Time Series Machine Learning

Time series data is a crucial component of many real-world applications, from finance to healthcare. While its sequential nature adds complexity, transforming time series into a tabular format enables the application of traditional machine learning (ML) techniques.

In this blog, we’ll explore how to preprocess time series data and extract meaningful features, paving the way for powerful predictive pipelines.

Understanding Time Series Data

In data analytics, structured data often appears in a tabular format, where rows represent observations and columns represent attributes of those observations. For example, a patient dataset might have rows for individual patients and columns for properties such as age, diagnosis, and medication history.

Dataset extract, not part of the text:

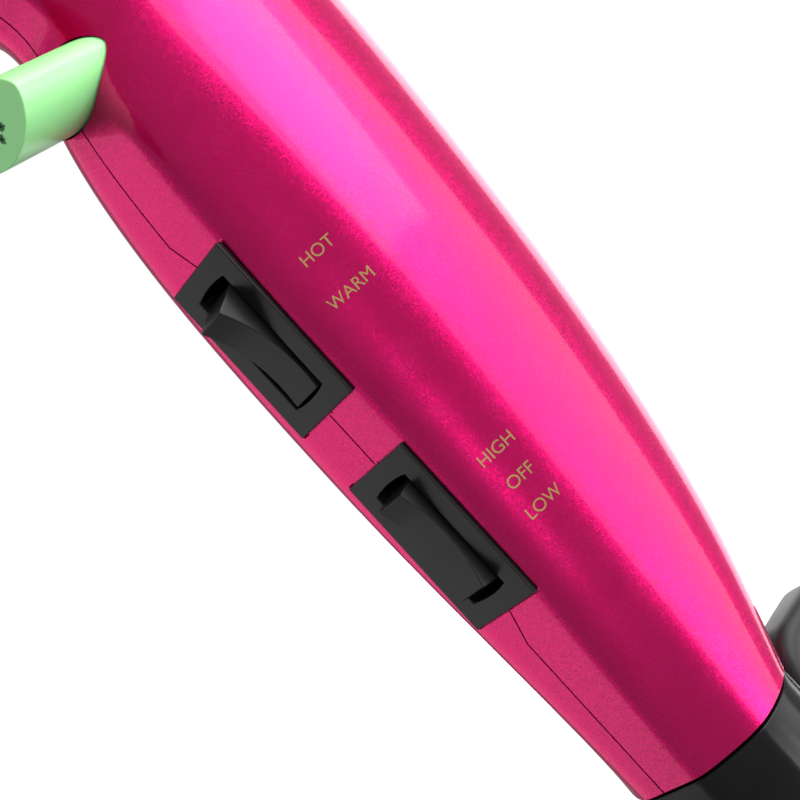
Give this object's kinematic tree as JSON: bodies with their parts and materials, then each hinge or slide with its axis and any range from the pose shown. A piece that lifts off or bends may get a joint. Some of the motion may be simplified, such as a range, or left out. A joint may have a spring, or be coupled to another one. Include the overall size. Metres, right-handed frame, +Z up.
{
  "type": "hair dryer",
  "caption": "Handheld hair dryer with a blended handle, two rocker switches, a cool-air push button, a twist-off intake cover and a push-on flat nozzle.",
  "frame": {"origin": "centre of the outlet grille's hub, on its front face, on the barrel's axis", "axes": "+X out of the nozzle along the barrel, +Y the dryer's left side as it blows away from the user, +Z up, with the handle hanging down"},
  "size_m": [0.2293, 0.0756, 0.2508],
  "materials": {
    "shell_paint": "pearl pink lacquer on moulded plastic, glossy clear coat",
    "black_gloss": "gloss moulded",
    "black_satin": "satin moulded",
    "rocker_black": "satin moulded",
    "mint_plastic": "half-gloss moulded",
    "rubber_black": "soft, matt",
    "dark_nylon": "moulded, glass filled",
    "white_nylon": "moulded",
    "steel": "bright zinc or ground steel",
    "brass": "stamped or sintered, dull",
    "ferrite": "ground ferrite",
    "copper": "enamelled winding over a laminated core",
    "board_green": "printed board with solder mask",
    "mica": "pressed mica sheet, flaky",
    "nichrome": "oxidised resistance ribbon",
    "wire_brown": "insulation",
    "wire_blue": "insulation",
    "wire_red": "insulation",
    "wire_black": "insulation"
  },
  "bodies": {
    "housing": {"left_shell": "shell_paint", "right_shell": "shell_paint", "end_cap": "black_gloss", "inlet_bush": "rubber_black", "hang_loop": "rubber_black", "heat_bezel": "black_satin", "heat_pin": "steel", "heat_switch": "dark_nylon", "heat_tab_1": "brass", "heat_tab_2": "brass", "heat_tab_3": "brass", "speed_bezel": "black_satin", "speed_pin": "steel", "speed_switch": "dark_nylon", "speed_tab_1": "brass", "speed_tab_2": "brass", "speed_tab_3": "brass", "cool_switch": "dark_nylon", "outlet_ring": "black_gloss", "outlet_grille": "black_satin", "intake_guard": "black_satin", "fan_duct": "dark_nylon", "motor_can": "steel", "motor_magnet": "ferrite", "motor_bell": "white_nylon", "motor_bush_rear": "brass", "motor_bush_front": "brass", "rectifier_board": "board_green", "heater_tube": "mica", "heater_board_flat": "mica", "heater_board_upright": "mica", "heater_coil_rear": "nichrome", "heater_coil_front": "nichrome", "thermostat": "steel", "thermal_fuse": "white_nylon", "wire_live": "wire_brown", "wire_neutral": "wire_blue", "wire_motor": "wire_red", "wire_heat": "wire_black", "shell_screw_1": "steel", "shell_screw_2": "steel", "shell_screw_3": "steel"},
    "nozzle": {"concentrator": "black_gloss"},
    "cover": {"intake_cover": "black_gloss", "filter_screen": "steel"},
    "rotor": {"fan": "dark_nylon", "motor_shaft": "steel", "armature": "copper"},
    "heat_rocker": {"heat_rocker": "rocker_black"},
    "speed_rocker": {"speed_rocker": "rocker_black"},
    "cool_button": {"cool_button": "mint_plastic", "cool_plunger": "white_nylon"}
  },
  "joints": [
    {"name": "nozzle_turn", "type": "hinge", "parent": "housing", "child": "nozzle", "pos_m": [0, 0, 0], "axis": [1, 0, 0], "continuous": true},
    {"name": "cover_twist", "type": "hinge", "parent": "housing", "child": "cover", "pos_m": [-0.18, 0, 0], "axis": [1, 0, 0], "range_deg": [0, 25]},
    {"name": "rotor_spin", "type": "hinge", "parent": "housing", "child": "rotor", "pos_m": [-0.14, 0, 0], "axis": [1, 0, 0], "continuous": true},
    {"name": "heat_rock", "type": "hinge", "parent": "housing", "child": "heat_rocker", "pos_m": [-0.0992, 0, -0.10435], "axis": [0, 1, 0], "range_deg": [-28, 0]},
    {"name": "speed_rock", "type": "hinge", "parent": "housing", "child": "speed_rocker", "pos_m": [-0.0992, 0, -0.13965], "axis": [0, 1, 0], "range_deg": [-14, 14]},
    {"name": "cool_push", "type": "slide", "parent": "housing", "child": "cool_button", "axis": [-1, 0, 0], "range_m": [0, 0.003], "stiffness_N_per_m": 300, "springref_m": -0.001}
  ]
}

This structure facilitates efficient querying and analysis.

Time series data is also structured but differs due to its inherent temporal ordering. While conventional tabular data captures static attributes at a specific point, time series data tracks the evolution of an attribute over time. As such, one can conceptually represent time series in a 3D tabular format:

Rows: Observations (e.g., recordings)
Columns: Attributes (e.g., sensors)
Third Dimension: Temporal measurements for each attribute

Note: While this 3D format is useful conceptually, time series data is rarely structured this way in practice.

Tabular format for traditional data and time series data Figure 1: Comparison of conventional tabular data (left) and conceptual time series structure (right).

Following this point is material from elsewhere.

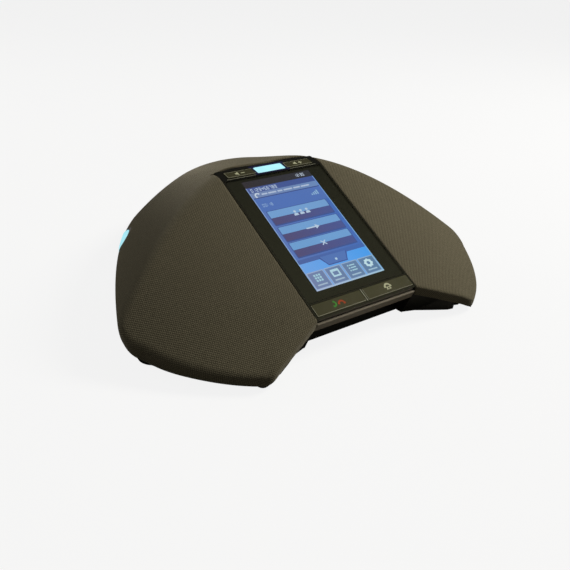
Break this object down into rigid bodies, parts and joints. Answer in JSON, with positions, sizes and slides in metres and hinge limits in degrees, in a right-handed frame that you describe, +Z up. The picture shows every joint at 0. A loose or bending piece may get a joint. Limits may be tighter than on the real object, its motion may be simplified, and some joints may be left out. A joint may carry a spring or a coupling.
{
  "type": "conference phone",
  "caption": "Cloth-covered three-lobed tabletop conference phone with a sloping touch display, press keys, lit mute keys and an internal loudspeaker.",
  "frame": {"origin": "on the desk plane, at the middle of the phone's width and depth", "axes": "+Z up, the display side faces -Y, +X to the right of a person reading the display"},
  "size_m": [0.3206, 0.3109, 0.0969],
  "materials": {
    "cloth": "woven speaker cloth, dark olive grey",
    "shell_plastic": "black moulded ABS",
    "base_plastic": "fine textured dark grey ABS",
    "frame_plastic": "gloss black ABS",
    "trim_plastic": "satin brown grey ABS",
    "cover_glass": "black printed cover glass, gloss",
    "sensor_film": "clear touch sensor",
    "lcd": "lit colour display panel",
    "tray_metal": "pressed backlight tray",
    "steel": "zinc plated steel",
    "key_black": "gloss black key cap",
    "key_lit": "translucent lit key, cool white",
    "silicone": "moulded silicone",
    "black_rubber": "black rubber",
    "circuit": "green solder mask on glass fibre",
    "chip": "black epoxy package",
    "flex_film": "amber flexible circuit",
    "brass": "knurled brass",
    "magnet": "ferrite magnet and steel plates",
    "basket": "black painted pressed steel",
    "cone_paper": "coated paper cone",
    "spider_cloth": "resin treated corrugated cloth",
    "foam": "closed cell foam"
  },
  "bodies": {
    "phone_body": {"backlight_tray": "tray_metal", "base_housing": "base_plastic", "board_screws": "steel", "board_shield": "steel", "bracket_screws": "steel", "chin_trim": "trim_plastic", "connector_panel": "base_plastic", "display_bracket": "steel", "display_flex": "flex_film", "display_frame": "frame_plastic", "fabric_cover": "cloth", "grille_shell": "shell_plastic", "housing_screws": "steel", "key_strip": "frame_plastic", "lcd_panel": "lcd", "left_side_board": "circuit", "left_side_dome": "silicone", "lower_dome_mat": "silicone", "lower_key_board": "circuit", "main_board": "circuit", "microphone_boots": "black_rubber", "microphone_jacks": "chip", "microphones": "tray_metal", "module_screws": "steel", "network_jack": "chip", "processor_chips": "chip", "right_side_board": "circuit", "right_side_dome": "silicone", "rubber_feet": "black_rubber", "service_port": "steel", "speaker_basket": "basket", "speaker_box": "shell_plastic", "speaker_box_screws": "steel", "speaker_gasket": "foam", "speaker_magnet": "magnet", "speaker_screws": "steel", "speaker_spider": "spider_cloth", "speaker_surround": "black_rubber", "threaded_inserts": "brass", "touch_glass": "cover_glass", "touch_sensor": "sensor_film", "upper_dome_mat": "silicone", "upper_key_board": "circuit"},
    "hook_key": {"hook_key": "key_black"},
    "home_key": {"home_key": "key_black"},
    "volume_down_key": {"volume_down_key": "key_black"},
    "volume_up_key": {"volume_up_key": "key_black"},
    "mute_key": {"mute_key": "key_lit"},
    "left_side_key": {"left_side_key": "key_lit"},
    "right_side_key": {"right_side_key": "key_lit"},
    "speaker_cone": {"speaker_cone": "cone_paper"}
  },
  "joints": [
    {"name": "hook_key_press", "type": "slide", "parent": "phone_body", "child": "hook_key", "axis": [0, 0.4796, -0.8775], "range_m": [0, 0.0006], "stiffness_N_per_m": 350},
    {"name": "home_key_press", "type": "slide", "parent": "phone_body", "child": "home_key", "axis": [0, 0.4796, -0.8775], "range_m": [0, 0.0006], "stiffness_N_per_m": 350},
    {"name": "volume_down_key_press", "type": "slide", "parent": "phone_body", "child": "volume_down_key", "axis": [0, 0.2351, -0.972], "range_m": [0, 0.0006], "stiffness_N_per_m": 350},
    {"name": "volume_up_key_press", "type": "slide", "parent": "phone_body", "child": "volume_up_key", "axis": [0, 0.2351, -0.972], "range_m": [0, 0.0006], "stiffness_N_per_m": 350},
    {"name": "mute_key_press", "type": "slide", "parent": "phone_body", "child": "mute_key", "axis": [0, 0.2351, -0.972], "range_m": [0, 0.0006], "stiffness_N_per_m": 350},
    {"name": "left_side_key_press", "type": "slide", "parent": "phone_body", "child": "left_side_key", "axis": [0.866, -0.5, 0], "range_m": [0, 0.0006], "stiffness_N_per_m": 350},
    {"name": "right_side_key_press", "type": "slide", "parent": "phone_body", "child": "right_side_key", "axis": [-0.866, -0.5, 0], "range_m": [0, 0.0006], "stiffness_N_per_m": 350},
    {"name": "cone_travel", "type": "slide", "parent": "phone_body", "child": "speaker_cone", "axis": [0, 0, 1], "range_m": [-0.0015, 0.0015], "stiffness_N_per_m": 1200, "deforming": ["speaker_surround", "speaker_spider"]}
  ]
}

Preprocessing and Feature Extraction

Preparing time series data for machine learning typically involves two steps: preprocessing and feature extraction.

Preprocessing

Preprocessing focuses on cleaning or transforming the raw time series data, including filtering noise, detrending, clipping outliers, and resampling. In practice, this step involves sequentially applying functions, which take time series data as input and output processed time series data, with the aim of preparing the data for further analysis or modelling in machine learning.

Feature Extraction

Feature extraction is concerned with extracting a set of meaninful characteristics (i.e., features) from the data, such as mean or spectral entropy. These features are calculated by applying functions (often in parallel). Unlike processing, feature extraction results in a tabular output that facilitates machine learning by creating a lower-dimensional representation of the time series data. In other words, the extracted features can be compiled into a feature matrix, which a 2D table where:

Rows: observations or segments (windows) of the time series
Columns: feature values derived from each segment

Multi-Domain Features

Features extracted on time series data can be derived from multiple domains;

Temporal (statistical) measures: Mean, standard deviation, skewness
Spectral features: Spectral entropy, frequency components

By combining features from various domains, one can create a very expressive representation of the time series.

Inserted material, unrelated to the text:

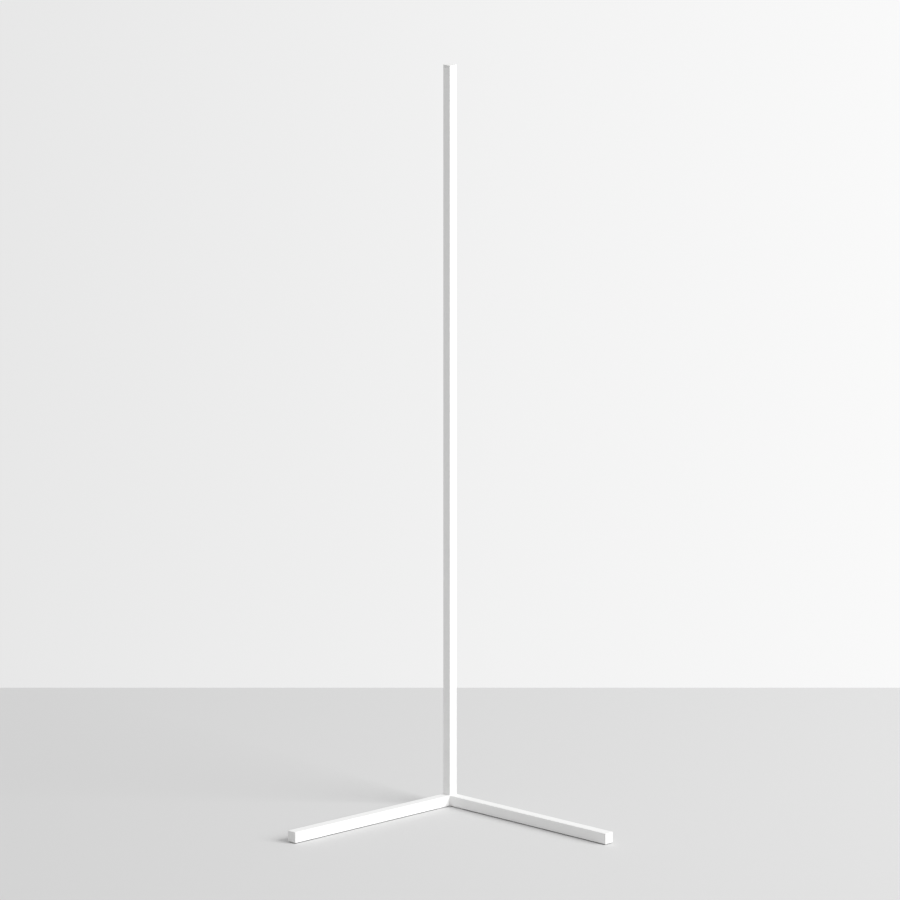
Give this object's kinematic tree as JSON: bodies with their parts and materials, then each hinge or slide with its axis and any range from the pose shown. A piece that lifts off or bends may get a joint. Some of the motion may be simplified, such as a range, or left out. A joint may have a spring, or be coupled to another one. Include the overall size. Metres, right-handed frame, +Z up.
{
  "type": "corner floor lamp",
  "caption": "Slim square post with an opal light side, standing on an L of square bars that lie along the floor.",
  "frame": {"origin": "on the post's axis at floor level, the middle of the pad below the corner block", "axes": "+Z up; one bar runs along +X and the other along -Y, into the room; the post's light side faces the room's corner, between -X and +Y"},
  "size_m": [0.4066, 0.405, 1.3998],
  "materials": {
    "post_coat": "fine matt white powder coat",
    "base_coat": "fine matt white powder coat",
    "cap_plastic": "matt white moulding",
    "opal_cover": "opal, satin",
    "pad_rubber": "matt black",
    "screw_zinc": "bright zinc plated",
    "strip_board": "white solder mask",
    "light_package": "yellow phosphor in a white frame",
    "resistor": "black",
    "solder_pad": "tinned copper",
    "inlet_nickel": "nickel plated",
    "insulator": "black moulding",
    "contact": "tinned brass",
    "lead_red": "red insulation",
    "lead_black": "black insulation",
    "grommet_rubber": "matt black"
  },
  "bodies": {
    "root": {"pole_profile": "post_coat", "diffuser": "opal_cover", "strip_board": "strip_board", "strip_leds": "light_package", "strip_resistors": "resistor", "strip_pads": "solder_pad", "top_cap": "cap_plastic", "cap_screw": "screw_zinc", "pole_screws": "screw_zinc", "corner_block": "base_coat", "bottom_plate": "base_coat", "plate_screws": "screw_zinc", "corner_pad": "pad_rubber", "leg_left": "base_coat", "leg_left_cap": "cap_plastic", "leg_left_pad": "pad_rubber", "leg_right": "base_coat", "leg_right_cap": "cap_plastic", "leg_right_pad": "pad_rubber", "leg_screws": "screw_zinc", "inlet_shell": "inlet_nickel", "inlet_insert": "insulator", "inlet_pin": "contact", "inlet_sleeve_tag": "contact", "inlet_nut": "inlet_nickel", "lead_positive": "lead_red", "lead_negative": "lead_black", "lead_grommet": "grommet_rubber"}
  },
  "joints": []
}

Window-Based Feature Extraction

Given the relative simplicity of processing itself, i.e., transforming time series data into (processed) time series data, we will now focus on feature extraction.

One popular approach for feature extraction is the window-based approach, where a time series is segmented into smaller parts, or windows, which may overlap. Features are computed for each of these windows.

Representing time series in 3D matrix Figure 2: Conceptual representation of time series signals (e.g., S1, S2, and S3) for a single recording.

Two primary types of window-based feature extraction are:

Full Window Feature Extraction
The entire time series is treated as a single window, and features are extracted for the entire sequence. For each recording (which is a single window), a single row is added to the feature matrix containing the extracted features across all sensors.
Figure 3: Full window feature extraction. For each sensor, two features (μ and σ) are extracted over the entire time series.
Sliding Window Feature Extraction
The time series is divided into overlapping or non-overlapping windows, and features are extracted for each segment. Two parameters govern this process:
- Window size: The duration or length of each segment
- Stride: The overlap or gap between successive windows For each window, a row is added to the feature matrix containing the extracted features across all sensors.
Figure 4: Sliding window feature extraction. For each sensor, two features (μ and σ) are extracted over each window.

More genarlized, we observe that for each window (segment) of the time series, a row is added to the feature matrix containing the extracted features across all sensors. The resulting feature matrix aligns with a traditional tabular format (rows=windows, columns=feature values), enabling the application of classical ML algorithms.

Multi-Resolution Feature Extraction

An interesting extension of window-based feature extraction is multi-resolution feature extraction, where features are extracted using different window sizes (i.e., at multiple resolutions). By varying the window size, the temporal context captured by the features is adjusted, allowing for the capture of both global trends and local patterns in the time series data.

Conclusion

Time series data’s sequential nature poses unique challenges, but transforming it into a tabular format enables the application of traditional machine learning. By preprocessing and extracting features, you can effectively represent time series data in a structured format suitable for traditional ML algorithms. Moreover, using multi-domain and multi-resolution features has been shown to be curcial in creating powerful predictive pipelines.

Let it not be a coincidence that tsflex (one of our open-source contributions) is a library that facilitates flexible and efficient extraction of multi-domain and multi-resolution features from time series data.